Residents of Otuoke in Bayelsa State have been singing like the ancient mariner in Samuel Coleridge’s poem: “Water, water everywhere/Nor any drop to drink.” We heard, last week, that they buy sachets of water for drinking and cooking, because the rivers surrounding them have become useless.  Crude oil has polluted both well water and river water.

Certain commentators have criticised former President Goodluck Jonathan for being unable to provide clean water for his people. Perhaps, Jonathan is not to blame. Agitation for better conditions of living in the Niger Delta dates to the 1970s on account of the activities of oil explorers in the area. Fishermen no longer see fish to catch and the people who live inside water no longer have clean water to drink, thanks to oil exploration and exploitation. Does it mean the water cannot be purified and piped to homes in towns like Otuoke? This is something local governments could have done easily.

For long, too, Abuja residents have mimicked the ancient mariner: “Houses, houses everywhere/ And yet not a room to live in.”  Several sprawling estates now dot the city’s landscape.  Most of the houses are occupied by rodents or lizards or wall geckos. In fact, Asokoro, designed for the rich alone, is half-empty. Blocks of flats and magnificent buildings are up for sale in Maitama, Wuse and Garki. There are few buyers, however. And eligible tenants are too few — not many can pay N12million per year for a duplex in Maitama and Asokoro or N5million for a flat in Utako and Garki.

As many of us have discovered, thieves in government own most of the empty houses. They were built with stolen funds – funds stolen by “civil” servants and their collaborators.  Only recently, the ICPC started directing its searchlight on civil servants who own properties worth more than what they can earn legitimately in a lifetime. I know the anti-graft agency cannot go far. If it’s serious, it should simply seize all unoccupied buildings in Abuja.

In a way, the contradictions witnessed in Otuoke and Abuja highlight the uncommon greed of Nigerians and its collateral damage. While cash is dispensed to “ex-militants” under the amnesty programme, the welfare of non-militants is ignored. Government, it seems, has only been interested in placating restive youths. Oil companies have been more interested in milking the soil of millions of barrels per day than in thinking about the people who live on the very soil. The discovery that things as basic as clean water are lacking in Otuoke puts a lie to the claims of the oil companies over the years. They have not been discharging their corporate social responsibilities in the proper way.  Perhaps, like the Nigerian government, they have been offering bribes to local chiefs and violent young men. Scholarships, amnesty programme and menial jobs do not solve people’s problems for long.

For the 16 years that Jonathan was in government as deputy governor, governor, vice president and president, he certainly empowered many of his relations from Otuoke. That explains the presence of many beautiful houses in the town. He also attracted a university to Otuoke. But, as the nouveaux rich must have found out now, money has not solved their basic problems like water. Electric power supply is still erratic. And the threat of flooding is real: In 2012, floods drove many from their homes. Even the country-home of then President Jonathan was not spared.

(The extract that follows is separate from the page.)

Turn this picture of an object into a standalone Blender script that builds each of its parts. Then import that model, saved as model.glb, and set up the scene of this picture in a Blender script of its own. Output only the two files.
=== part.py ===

In Abuja in 2015, we are still faced with accommodation crises because of the greed of a few. Consider the Centenary Village that has been planned to occupy over 1, 600 hectares of land. The identities of the “private investors” to whom such expanse of land was allocated are being unveiled. I won’t comment further until the litigants return from court. We know, however, that a large part of the Federal Capital Territory has been allocated to retired generals, permanent secretaries, ministers, governors, ambassadors and their cronies. Currently, many districts are in court with the FCDA over illegal revocations or superimpositions of land. So far, the FCDA has not won any case that I know of.

The lesson that Otuoke and Abuja should teach us is that greed, selfishness and wickedness do not pay. In every community, in every town and city, the poor and the rich must co-exist. Neither class can live happily without the other living happily also.

Since the return of “democracy” in 1999 and the oil boom accompanying it until recently, we have seen big houses built by politicians. Car owners have multiplied. Local government councillors drive brand new cars. LG chairmen have built houses rivalling those built by governors and lawmakers. Yet, there is no electricity. There is no clean water. Roads are death-traps. New crimes (terrorism, kidnapping) have emerged.

Moral? Throwing money at a few will not reduce poverty in the land. Only projects that benefit communities will. Therefore, let government at every level pay greater attention to provision of water, rural roads and electricity. When these basic necessities are in place, the people can easily climb out of the poverty hole by themselves.